The lease with Boeing, article IV, paragraph 5, states that, "* * * The Company shall pay or cause to be paid when due all taxes, * * * the Company may deduct from rental payments due to the State * * * any and all taxes payable during such calendar year based upon * * * either: (i) the bare land value of the premises; or (ii) the value of this leasehold interest as intangible personal property; or (iii) both (i) and (ii) above."
Under the terms of this lease the state pays all taxes on the real property with Boeing remaining liable for taxes levied against personal property and improvements.
All property of the state, except as provided by law. is granted tax immunity under ORS 307.090. However, ORS 307.110 provides that all real and personal property of this state held under lease by any person whose real property is taxable, is subject to assessment and taxation uniformly with other real property.
Due to the dissimilarity between the factual situation in Hogg v. Mackay and the terms of the Boeing lease, we do not believe that the legal conclusion reached in the former is necessarily applicable to the latter. In the instant case the land is owned by the state, and the state as lessor assumes liability for the taxes levied against such, land, as part of the consideration for annual rental to be paid by the lessee. Of primary concern in the Hogg case was the fact that the land involved was not being taxed, thus imposing an unequal burden upon others in the taxing district. Such is not the case in the present situation.
Your second question is:
"If this case is not germane, are there other grounds upon which the lease could be broken; grounds for which the substance now exists."
In the absence of any breach by Boeing of the terms of the lease, which would give the state grounds upon which to break the lease, the only grounds for challenging the lease would be as set forth below in answer to your sixth question.

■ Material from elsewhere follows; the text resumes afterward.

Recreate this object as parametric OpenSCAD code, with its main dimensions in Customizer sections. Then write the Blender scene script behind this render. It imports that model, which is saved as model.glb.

Your third and fourth questions are: "What is the first date Oregon can commence renegotiating the lease."
"What latitude does Oregon have in such negotiations; i.e., which points are open to discussion and which are not."
The lease does not provide for renegotiations other than rental adjustment every 10 years commencing in 1970, article III, paragraph 4. The adjusted rent for any 10-year period shall be the amount which bears the same ratio to $60,000, as the federal wholesale price index (all commodities) for the month of March of the year immediately preceding any adjustment date, bears to the same index for the calendar month to which Boeing initially took possession of the premises. Other alternative methods are supplied should the federal wholesale price index be discontinued.
The company also reserved the right to terminate the lease without cause every 10 years commencing with 1970 upon one year's advance notice. Article II, paragraph 4 (c). No such provision was made for the state; however, the authorities are in agreement that a provision for unilateral termination does not render the contract void for want of mutuality if said contract also provides for advance notice of termination for a fixed period. See Phalanx Air Freight, Inc. v. National Skyway Freight Corporation. (1951) 104 Cal. App. (2d) 771, 232 P. (2d) 510, 512, and authorities cited therein.
Your fifth question is:
"What proof of performance, good faith, or any other index of corporate behavior is required of Boeing, if any, as a condition of satisfying Oregon's lease interest, other than the regular and routine payment of rent monies to us."
Boeing is required to use at least a part of the premises for industrial or industrial research or development purposes prior to December 31, 1970. However, the lease provides that if at any time prior to December 31, 1970, Boeing has used the premises primarily for industrial or industrial research or development purposes the state cannot terminate the lease under this section, article II, paragraph 3 (a).
A breach of nonuse by Boeing subsequent to December 31, 1971, can only occur when a failure to use for industrial or industrial research or development purposes continues for 12 consecutive months. Upon the state giving notice to Boeing of such failure, Boeing has six calendar months in which to remedy the breach. If no action is taken, the state may unilaterally terminate the lease.
Your sixth question is:
"Does this lease violate any provisions of Oregon's Constitution or any current Oregon statutes."
In opinion of the Attorney General No. 5737, dated November 22, 1963, this office answered an inquiry substantially similar. This opinion, which has already been forwarded to you, covered Engrossed House Bill 1014, now ORS 273.382 et seq., and the lease to Boeing. Upon a reexamination of that opinion we can find no reason to alter our conclusion which was, "that a grave question exists as to the constitutionality of Engrossed House Bill No. 1014 * * *."
ROBERT Y. THORNTON, Attorney General.